Tasmanian independent Andrew Wilkie has placed a conscience vote on same-sex marriage on a wish list of demands sent to both Prime Minister Julia Gillard and Opposition leader Tony Abbott.

Wilkie has been on the record as a supporter of same-sex marriage since running as a Greens candidate in the 2004 federal election. He joins Green Adam Bandt in the House of Representatives as another vocal supporter.

Australian Marriage Equality wrote to Wilkie and the three rural independents asking them to support such a vote.

AME national spokesman Alex Greenwich said it was uncertain if a conscience vote would be successful, but without a free vote the issue would not be properly debated.

“If the independents truly believe the next Parliament should be a more open and transparent forum for debating key public issues they will insist on a conscience vote on marriage equality,” Greenwich said.

“A conscience vote will allow the large number of Labor and Liberal MPs who support equality to better represent the majority of Australians who do too.”

ALSO Foundation CEO Crusader Hillis welcomed Wilkie’s push for a conscience vote, saying it was a good opportunity for Parliament to reflect the “will of the population”.

“It would definitely be a breakthrough if the numbers of Labor MPs and Liberals who actually do support the issue against what their party policy says were able to voice that,” he told Southern Star Observer.

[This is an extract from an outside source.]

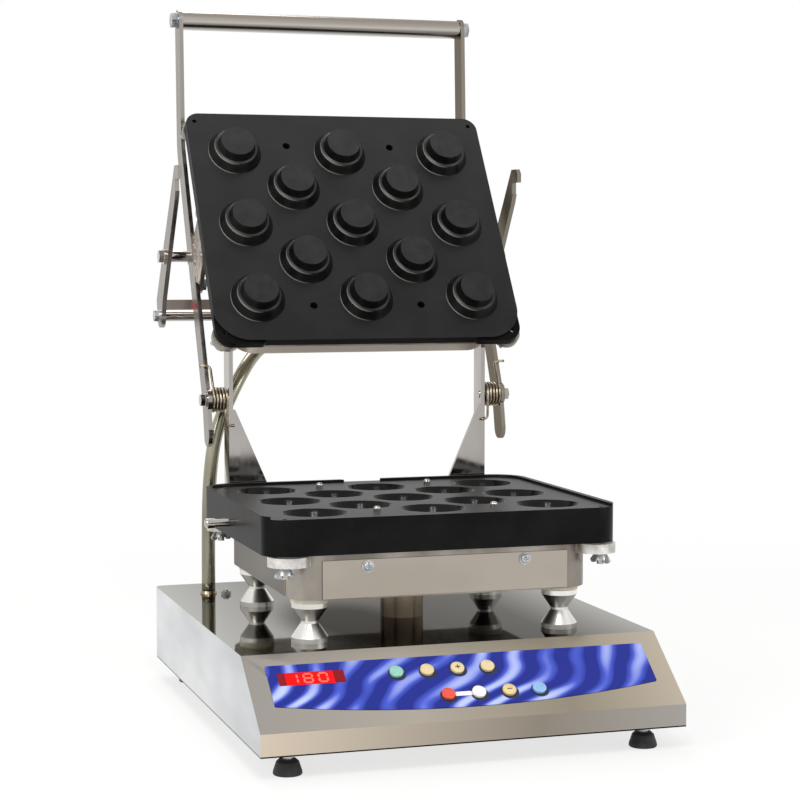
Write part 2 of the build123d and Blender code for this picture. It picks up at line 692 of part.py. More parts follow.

Hillis said he was not overly concerned a loss on a conscience vote would greatly affect any future push for same-sex marriage.

Wilkie has indicated he will announce which of the major parties he will support to form Government this week, leaving the final decision to independents Rob Oakeshott, Tony Windsor and Bob Katter.

Asked about how sympathetic they were likely to be to GLBT rights, Australian Coalition for Equality national spokesman Corey Irlam told Southern Star Observer, “Tony Windsor and Rob Oakeshott both have a previous voting history of supporting same-sex law reform.

“We would hope to think that with issues like federal anti-discrimination laws appearing before this Parliament they will continue that history.”

But Irlam said it was unknown whether Oakeshott and Windsor would support same-sex marriage.

Considering independent Bob Katters’ history of homophobic statements, Irlam said that hope was “limited” for him.

In 1994 Katter famously said, “If the poof population of north Queensland is any more than 0.001 per cent, I’ll walk to Bourke backwards.”

Katter made similar statements again in 2005 responding to the release of the film Brokeback Mountain.

The independents have indicated they are prepared to split from each other in deciding who forms Government. Oakeshott and Windsor have a history of voting with the Labor Party in the House of Representatives, while Katter has a history of voting with the Coalition.